Some years ago, the extremists entered into contact with the European candidates through mosques. This service is currently being carried out through the Internet on a much greater scale. The terrorists organize competitions with prizes through Facebook. The girls need to publicize a religious message and accumulate the greatest number of “thumbs up”. The prize for the champion is usually a jilbab, a long dress with long sleeves. The organizers then congratulate the finalists and gain their trust. They then began to give them advice on their personal life and sow seeds in the families. They say that their parents do not look after them well and are unbelievers as they do not practice Islam the way they should. “At this time, they begin to think about marrying a militant and then decide to do so,” said an employee from the Sectarian Prevention Center Related to Islam, in France who requested anonymity.
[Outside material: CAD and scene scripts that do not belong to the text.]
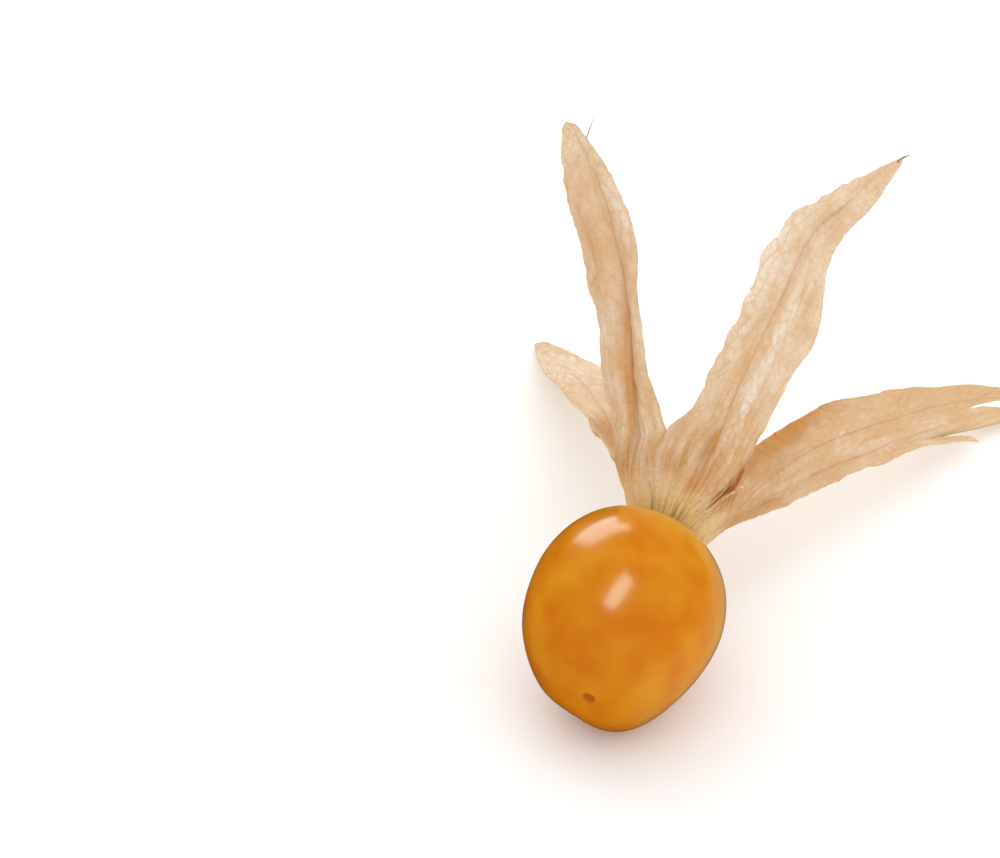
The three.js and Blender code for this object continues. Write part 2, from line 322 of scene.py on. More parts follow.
berry = dict(
    length=21.1, width=18.9, columns=300, rows=300,
    rowTurns=(0.25, 14, 165.5),  # first row, then the even and the growing steps in all
    rowsGrow=(0.12, 1.15),  # where the steps start to grow, and their power
    scar=(-0.343, -0.932, -0.12),
    swells=[  # way from the middle, share of the radius, spread
        ((-0.16, -0.66, -0.74), 0.052, 22),
        ((-0.47, -0.6, -0.65), -0.03, 14),
        ((-0.7, -0.48, -0.53), 0.015, 16),
        ((0.85, -0.36, -0.4), -0.06, 28),
        ((0.56, -0.55, -0.62), -0.055, 20),
        ((-0.3, 0.62, 0.68), 0.055, 38),
        ((0.62, 0.45, 0.64), 0.008, 30),
        ((0.366, 0.903, 0.225), -0.03, 22),
    ],
    pitDepth=0.42,
    pitRadius=3.3,  # degrees
    pitWall=(0.55, 0.62),  # its start and width, as shares of the radius
    rim=(0.05, 1.5, 1.3),  # height, place as a share of the radius, reach
    hollow=(0.16, 9),  # depth and reach
    lumpHeight=0.05, lumpScale=(2.4, 1.7),
)


# Angle in degrees between unit vectors and one direction
def turnFrom(ways, direction):
    direction = np.asarray(direction, float) / np.linalg.norm(direction)
    return np.degrees(np.arccos(np.clip(ways @ direction, -1, 1)))


# An ellipsoid's distance round the stalk's line in each direction, times one plus a bell for each swell, less
# a hollow and a steep pit at the scar, plus the pit's rim and soft lumps, and never under the floor
def berrySkin(own, ways):
    lengthShare = ways @ stalkWay
    widthShare = np.sqrt(np.maximum(1 - lengthShare ** 2, 0))
    radius = 1 / np.hypot(lengthShare / (own["length"] / 2), widthShare / (own["width"] / 2))
    swell = 1 + sum(share * bell(turnFrom(ways, way) / spread) for way, share, spread in own["swells"])
    turn = turnFrom(ways, own["scar"])
    pit, (start, wide) = own["pitRadius"], own["pitWall"]
    dent = own["pitDepth"] * (1 - eased((turn - pit * start) / (pit * wide)))
    height, place, reach = own["rim"]
    rim = height * bell((turn - pit * place) / reach)
    depth, reach = own["hollow"]
    hollow = depth * bell(turn / reach)
    level, steep = own["lumpScale"]
    slope = ways[..., 1] * level + ways[..., 2] * steep
    lumps = own["lumpHeight"] * ripple(ways[..., 0] * level + 7, slope + 9, seed=3)
    places = centre + ways * (radius * swell - dent + rim - hollow + lumps)[..., None]
    places[..., 2] = np.maximum(places[..., 2], 0)
    return places


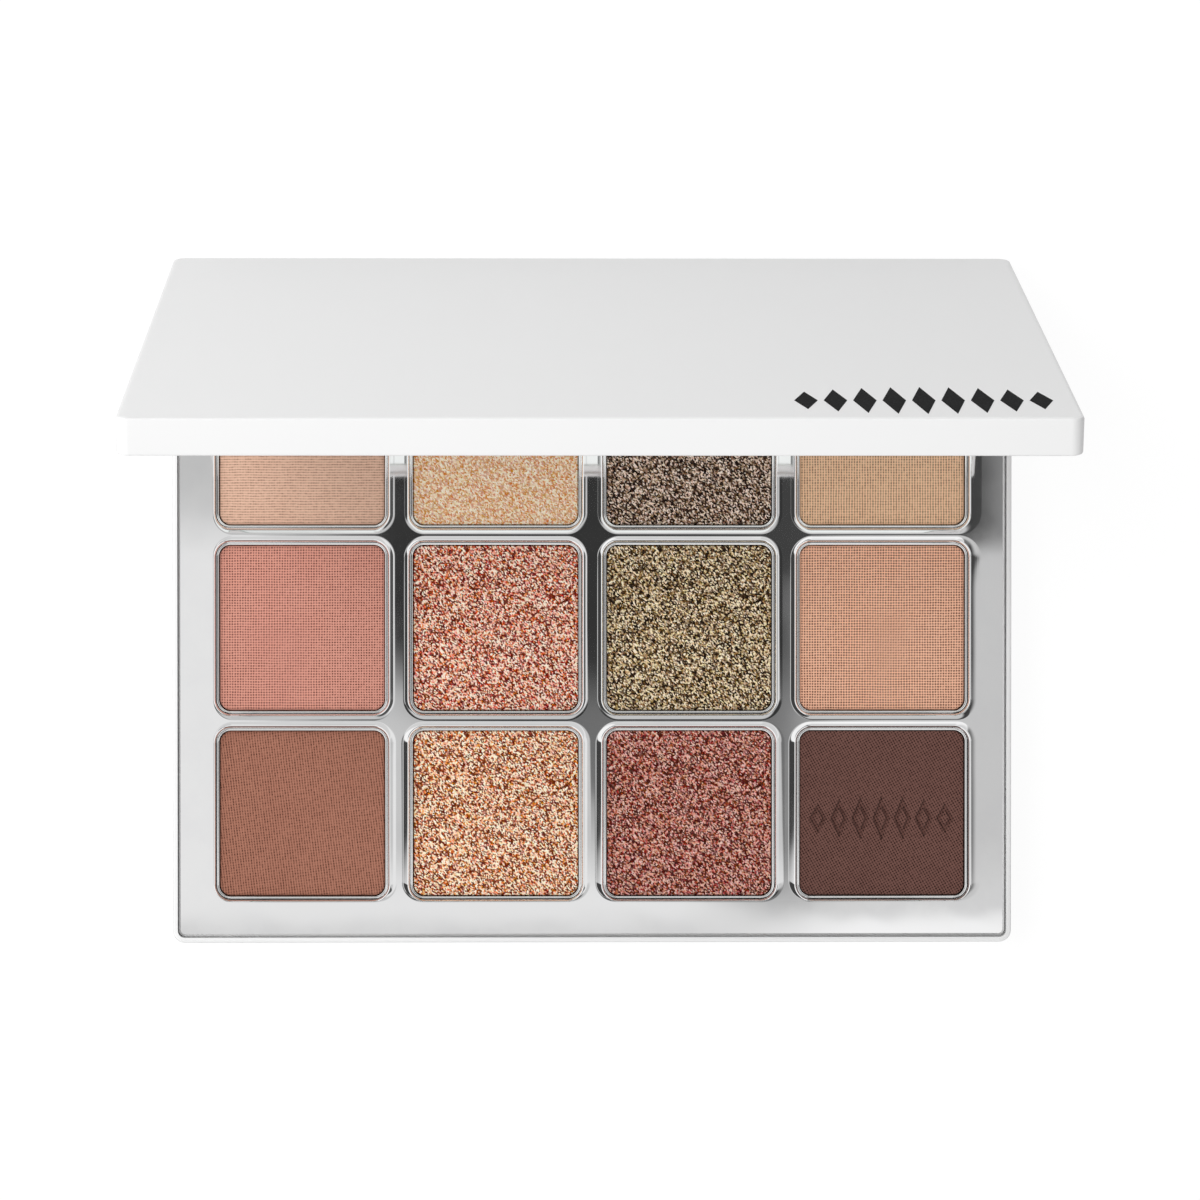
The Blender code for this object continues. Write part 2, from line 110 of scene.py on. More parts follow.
# Gentle slopes from the lip of a well: width and depth. Across and steep are at its right and left, along is
# at its front and back, and the last four face the margins of the tray.
SLOPE_ACROSS = (0.70 * MM, 0.030 * MM)
SLOPE_ACROSS_FRONT = (0.98 * MM, 0.035 * MM)
SLOPE_STEEP = (0.60 * MM, 0.055 * MM)
SLOPE_STEEP_FRONT = (0.85 * MM, 0.085 * MM)
SLOPE_ALONG = (0.60 * MM, 0.045 * MM)
SLOPE_LEFT = (0.03 * MM, 0.001 * MM)
SLOPE_RIGHT = (1.5 * MM, 0.020 * MM)
SLOPE_FRONT = (0.12 * MM, 0.0005 * MM)
SLOPE_BACK = (0.3 * MM, 0.012 * MM)

# Pans: corner, thickness of the sheet, crown of the rolled rim, and radii round the floor, outside and inside
PAN_CORNER = 1.8 * MM
SHEET = 0.3 * MM
RIM_CROWN = 0.07 * MM
PAN_FOOT = 0.45 * MM
PAN_FILLET = 0.35 * MM
PAN_STEPS = 10

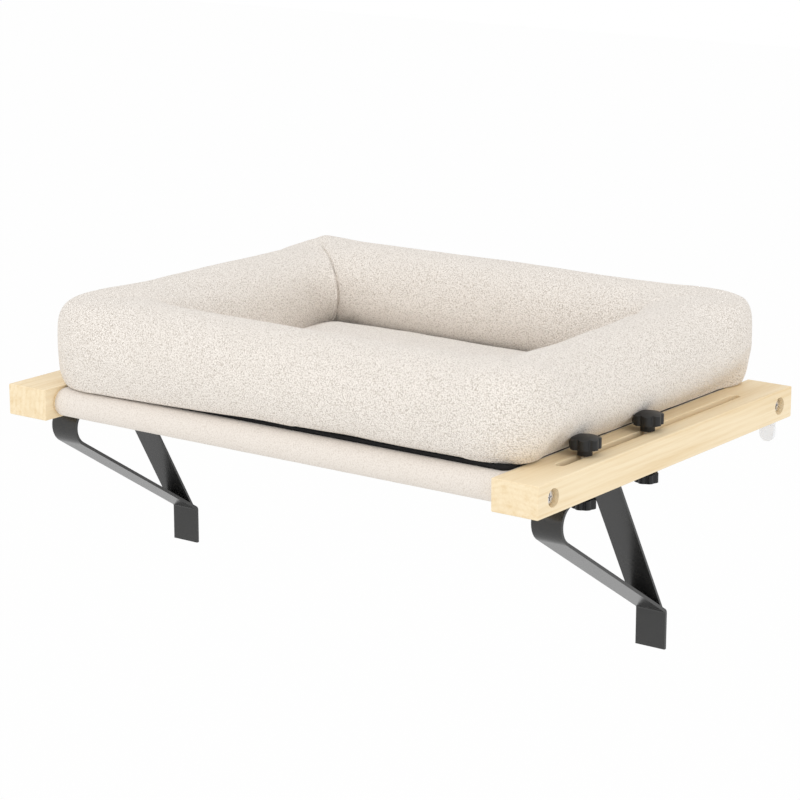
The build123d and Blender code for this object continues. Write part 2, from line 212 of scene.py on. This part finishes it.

Sarah Ali Mehenni, a 17-year-old French girl, received a jilbab through the post in her home in Lézignan-Corbières, 200 kilometers south from Avignon, one day. She is the daughter of a Frenchman of Algerian origin who is a non-practicing Moslem, and Severine who had never joined Islam. The girl decided to convert two years ago. Radicalization reached its peak in March when she left for Syria where she married a 35- year-old Tunisian. The oldest brother, Jonathan, 22, explained to Sarah that Islam prohibited marriage without the consent of the parents but she became upset. “She changed the interpretation of the text completely and does not listen to anything we say,” said Jonathan. The family communicates with Sarah through an anonymous account she created on Facebook and occasionally by telephone via satellite. “She sends photos with her husband´s pickup truck and says he buys her Chanel perfume. She says that she is happy but I don´t believe her,” said Jonathan. Her mother, Severine, who has fallen into a state of depression since her daughter left, recalls that Sarah used to say she wanted to work with humanitarian aid in Syria. “She is not helping anybody,” said Severine.

Most of these young people have the “humanitarian syndrome”. They become interested in the Middle East after seeing news about the deaths of women and children in Syria. Researching the subject brings them into contact with extremists and they lose their ability to make a logical interpretation of the issue. Instead of keeping a distance from the terrorists, they join them. As the Internet has no frontiers, the terrorists find supporters in all countries. One in every four is a foreigner. The group has become more flexible in order to increase its power of attraction. The Islamic State does not require the new member to know the Koran by heart but proposes teaching it along with military techniques. Islamic sharia law is gradually applied to the newcomers.

“This was the most international place I have ever been in my life. I saw Americans, Chinese and Koreans. I heard people talking Portuguese but I didn´t know whether they were Brazilians,” said Foad el Bathy, 37, who made two trips to Syria to try and rescue his 16-year-old sister, Nora, this year. Nora joined the Nusra Front which is linked to Al Qaeda. In the half an hour he spent with her, he saw that she was thin and pale and they cried a lot. Foad asked if she wanted to go back. Nora hit her head against the wall, repeating: “I can´t, I can´t”. He believes they had threatened to kill him if she accepted his offer to leave. Nora fled her home in Avignon in the south of France in January. She liked to watch the Disney Channel and American series and went out with her friends to the shopping mall. Now she speaks with the family in rare telephone calls. Nora cannot return but another 200 who have regretted making their trips have managed to do so. The most dangerous, however, are those who returned and have not repented and could commit attacks in Europe. Politicians in France and the UK began discussing this year the possibility of retaining the passports of jihadists to prevent them going to the epicenter of the terror. “It is very complicated to do something like that. Nobody can be imprisoned in a democracy for having radical ideas. Retaining a passport without concrete proof or limiting access to information is difficult,” said Italian political scientist Lorenzo Vidino from the University of Zurich.